If technology resellers weren't worried before, now it's time. Thunderclouds are approaching for the channel, and it's time to think where to hunt for a silver lining.

Software as a service will not come marching up as a grand revolution, eliminating existing infrastructure. Rather, it will wander in the back door, and then grow, and grow. One day, the IT manager might be playing with online document services - sharing it with his team, and the next, it will be business users starting to utilise a Web collaboration service for work they might have discovered when browsing Facebook. In yesteryear, it might have been just anti-spam, but tomorrow it could be the holistic management of e-mail.

The advantage for the channel is that it's not a revolution but rather an evolution. There is time to adapt, because customers will not be outsourcing completely to the cloud anytime soon. But the clock is ticking.

Some resellers see storm clouds. Some see a morning mist that will be gone tomorrow.

Grant Hodgkinson is channel and alliances director at Mimecast SA.

The bottom line is that unless a technology reseller has a service offering, there's not a lot they can do besides act as sales agents working on commission. There's nothing necessarily wrong with this - do it often enough, and the incremental monthly revenue over a volume of customers can be pretty tempting. Sadly, though, there is very little room in the market for a “cloud order taker”, so the reseller could end up as one of many organisations competing for a quick buck.

Paving the way

The key lies in being a valuable decision-influencer for customers, helping them transition to the cloud, providing fulfilment services along the way. This could mean making solid recommendations on cloud providers to clients. Resellers will need to know what cloud vendors are offering, and which are worth recommending. (Just because a vendor operates from the cloud, does not mean they are here to stay.) Naturally, remember that technology uptake remains a challenge for customers - cloud-driven or not. How is the reseller positioning itself to assist with this transition?

This also means developing a relationship with a cloud provider to work out where the reseller's technical and business skills, client relationships and industry partners can be brought together to create an enhanced solution.

Just some of the areas that resellers will need to add value are network connectivity (critical to the client's experience, and the cloud provider's ability to deliver), and security (pretty top-of-mind for prospective customers in this environment). Training and change management will also be required by customers moving to the cloud, as often, the vendor is pretty hands-off. Lastly, resellers must be prepared to understand their role in helping configure the solution to the customer's need. Cloud-based solutions are becoming more complex as they mature. This denotes a need to understand the technology end-to-end, the same way that would have been done for on-premise vendors.

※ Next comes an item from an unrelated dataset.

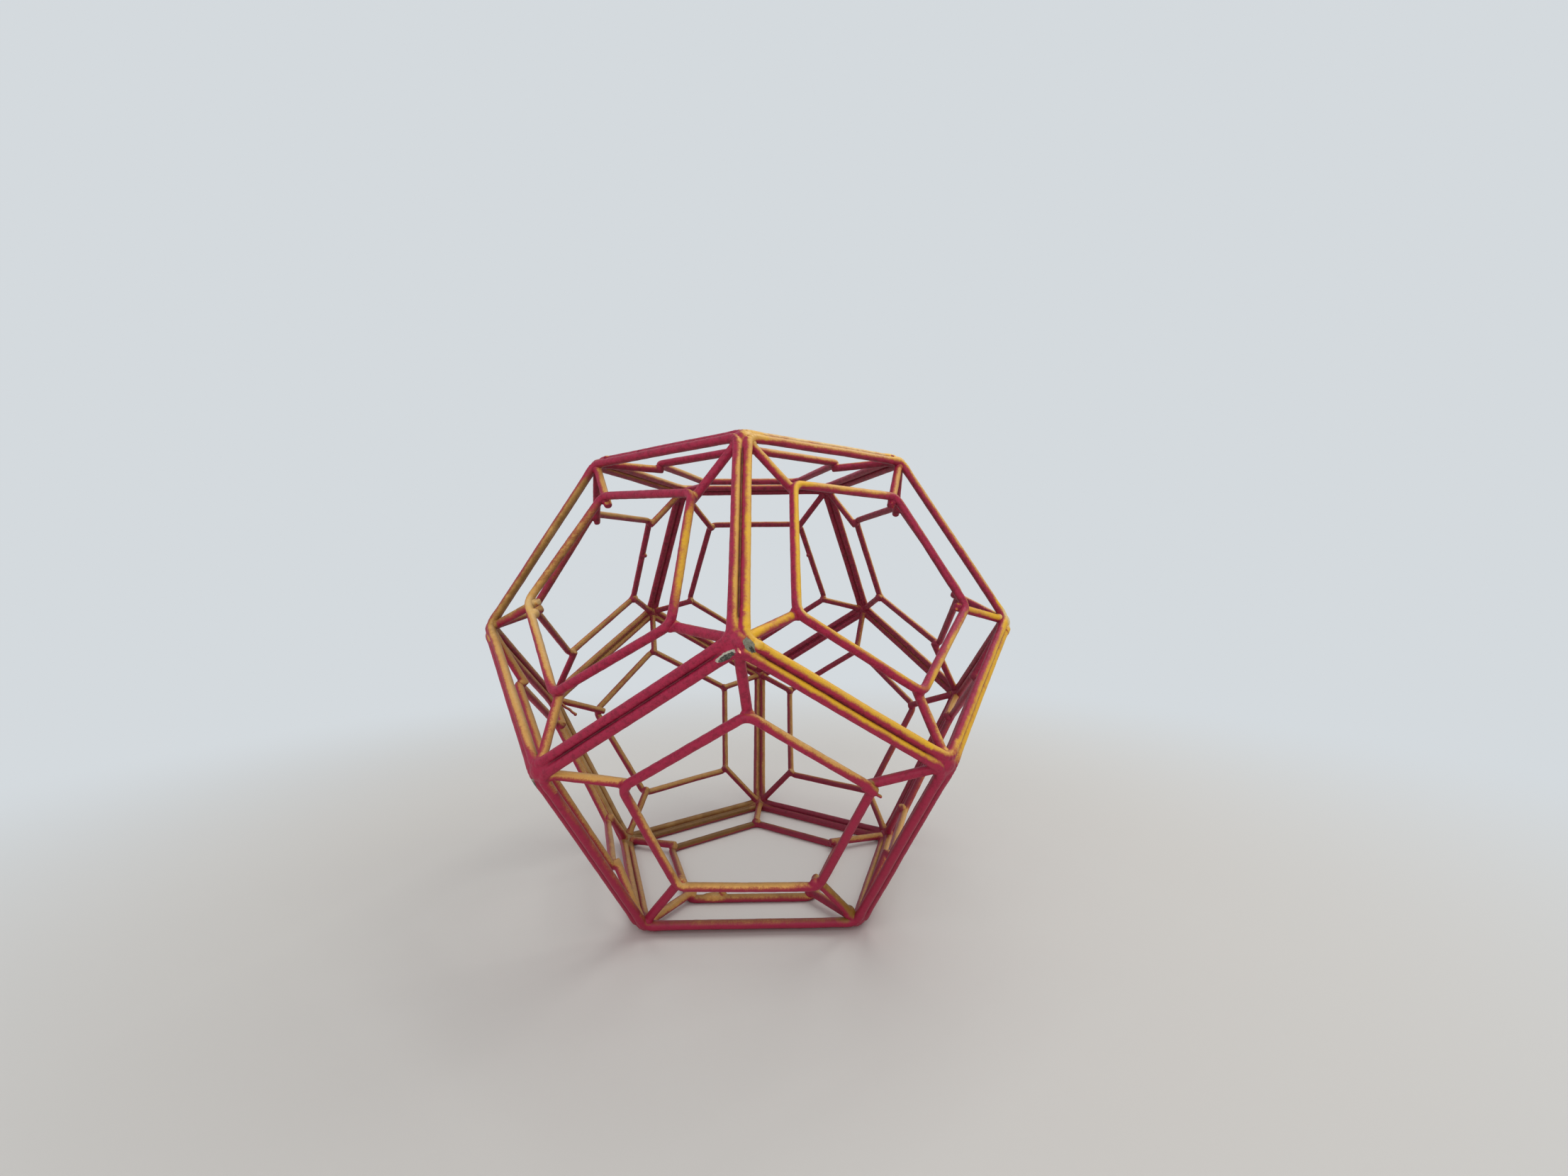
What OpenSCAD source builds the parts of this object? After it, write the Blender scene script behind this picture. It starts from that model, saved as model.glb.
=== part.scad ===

Give some relevant and specific thought to the current sales team. It may need to be redesigned - once a customer has signed onto a cloud-based service, the reseller will hopefully earn annuity income from commission. The reseller won't get to go back every five years and do a large technology upgrade, as cloud-based means the tech is always the latest and greatest. To grow the business, the reseller will need to either find more customers (and they're not limitless), or up-sell the current ones to additional services.

Here are the key steps:

1 Develop an understanding of software as a service at a fundamental level. Understand how the services and technology being offered today are moving to the cloud.
2. Research appropriate cloud vendors. Understand what makes them tick, and any risks to their businesses. If customers are trusting cloud vendors with their data, they will want assurances that systems will be available in the future. Customers will expect the reseller to know this.
3. Define the value proposition to customers and vendors being supported.
4. Finalise the revenue model. Cloud-based services often mean incremental annuity revenue, and no up-front capex. How is the reseller going to sell these services, and more importantly, how is the reseller going to incentivise its sales teams?

The cloud has been a long time coming. For resellers it's been on the horizon far away. Now it's here, and it means business. It's time for resellers to start some hard planning.